His most iconic image was captured for the Herald in 1972, and shows a hooded Palestinian terrorist who had taken 12 Israelis hostage at the Munich Olympics.

Russell said his favourite image was of a fire at the Buckingham’s department store on Oxford street, captured on Anzac Day 1968. It put his name on the map worldwide, he said, and was the beginning of an illustrious career.

The photographer was inducted into the Australian Media Hall of Fame in November last year.

‘Few photographers take a picture powerful enough to enter the permanent consciousness of a nation, let alone become instantly recognisable around the world. Russell McPhedran, or Russ as his mates call him, has a clutch of them,’ wrote friend and former colleague, Michael Bowers, for the Hall of Fame.

Russell’s famous haunting image showing the faceless terrorist at the Munich Olympics. Photo: Russell McPhedran.

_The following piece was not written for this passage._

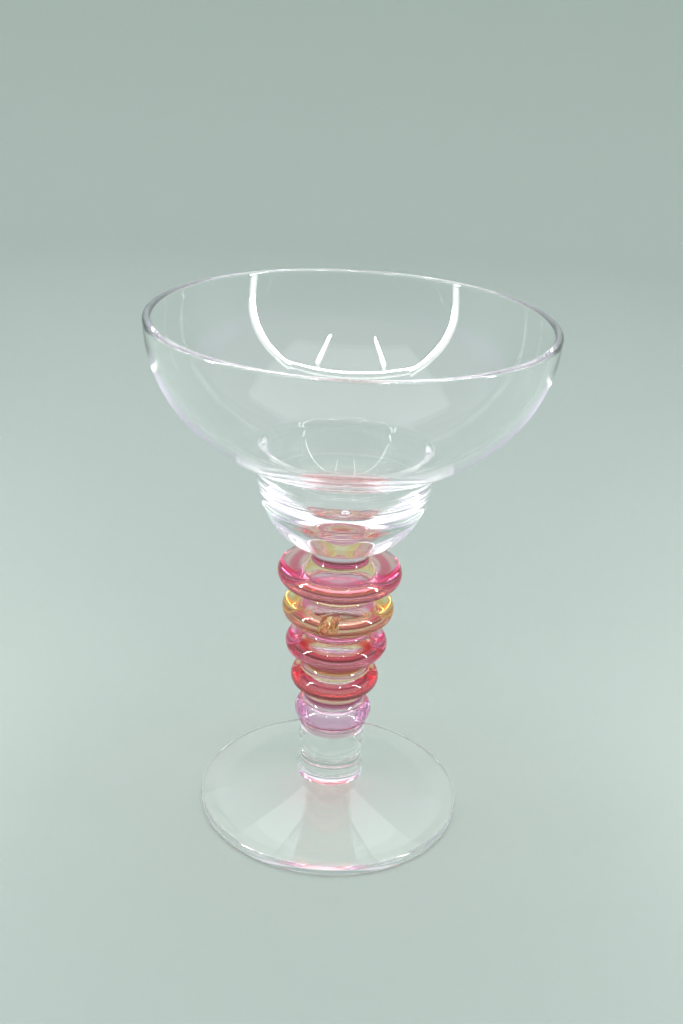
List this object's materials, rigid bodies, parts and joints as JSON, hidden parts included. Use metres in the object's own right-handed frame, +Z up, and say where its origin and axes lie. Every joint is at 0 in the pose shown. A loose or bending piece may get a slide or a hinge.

Russell was born in Glasgow in 1936. In 1950 he migrated to Sydney with his family

Two years later a 15-year old Russell landed a job at the Sydney Sun as a copy boy, later graduating to cadet and then press photographer.

‘McPhedran spent three years in the darkrooms and was taken under the wing of senior photographers like Johnny Smith and Steve Dunleavy, father of the later famous crime reporter,’ wrote Michael. ‘He would accompany them on jobs and “watch what they did”. McPhedran would borrow cameras after hours to “mess around with” and try to copy what the senior photographers had shown him.

‘The first camera issued to young B-grade photographer McPhedran was a Graflex, a bulky large format camera with a between-the-lens shutter. It took sheet film, was cumbersome and difficult to wrangle by modern standards.’

In 1962, Russell spent a year working for the Hong Kong Standard alongside journalist Frank Crook.

After that he went to London, and attempted to land a full-time work at Fleet Street. It was tough to land permanent work, despite having quality references.

But Russell caught a break when he followed up on a rumour that Princess Margaret was water skiing nearby.

Lacking a telepoto lens with his Mamiyaflex twin lens reflex camera, he captured a few ordinary exposures from far away.

However Robert Haswell, the Daily Express royal family photographer, turned up and was surprised to find Russell had nabbed his exclusive.

Russell struck a deal with Robert. For a three-month trial to cover photographers from the Daily Express, Russell would ‘fog’ his film and provide Robert with the exclusive. Little did Robert know the photos weren’t A-grade material.

The three-month trial led to four years of work with the Express.

Those years were ‘absolutely fantastic, everything was happening – the Profumo affair with Christine Keeler, the Great Train Robbery, the Beatles, the Kray Brothers,’ said Russell.

In 1968 he returned to Australia and Fairfax gave him an offer he couldn’t refuse, and then he photographed the Anzac day fire which changed his career. It gave Russell the pull to pick and choose assignments.

The wall of Buckingham’s department store collapses during the fire in Oxford Street on Anzac Day 1968. Photo: Russell McPhedran.

‘I got all the Olympics, all the Commonwealth Games. I could choose what I wanted to do,’ he said, which led him to Munich in 1972.

The photos he captured of the terrorists on the balcony were licensed worldwide, and represents a turning point in history.

Russell went on to capture major newsworthy events, including all the Olympics, the Granville train disaster in 1977, a shirtless Paul Hogan on the Sydney Harbour Bridge in 1976, Bob Hawke and Gough Whitlam knocking back beers n 1975, and the British great train robber and prison escapee Ronald Biggs at a party on 1985 in Brazil.

He left Fairfax in 1985 to work for Associated Press in Sydney.

Russell retired in 2004, with a career spanning over five decades.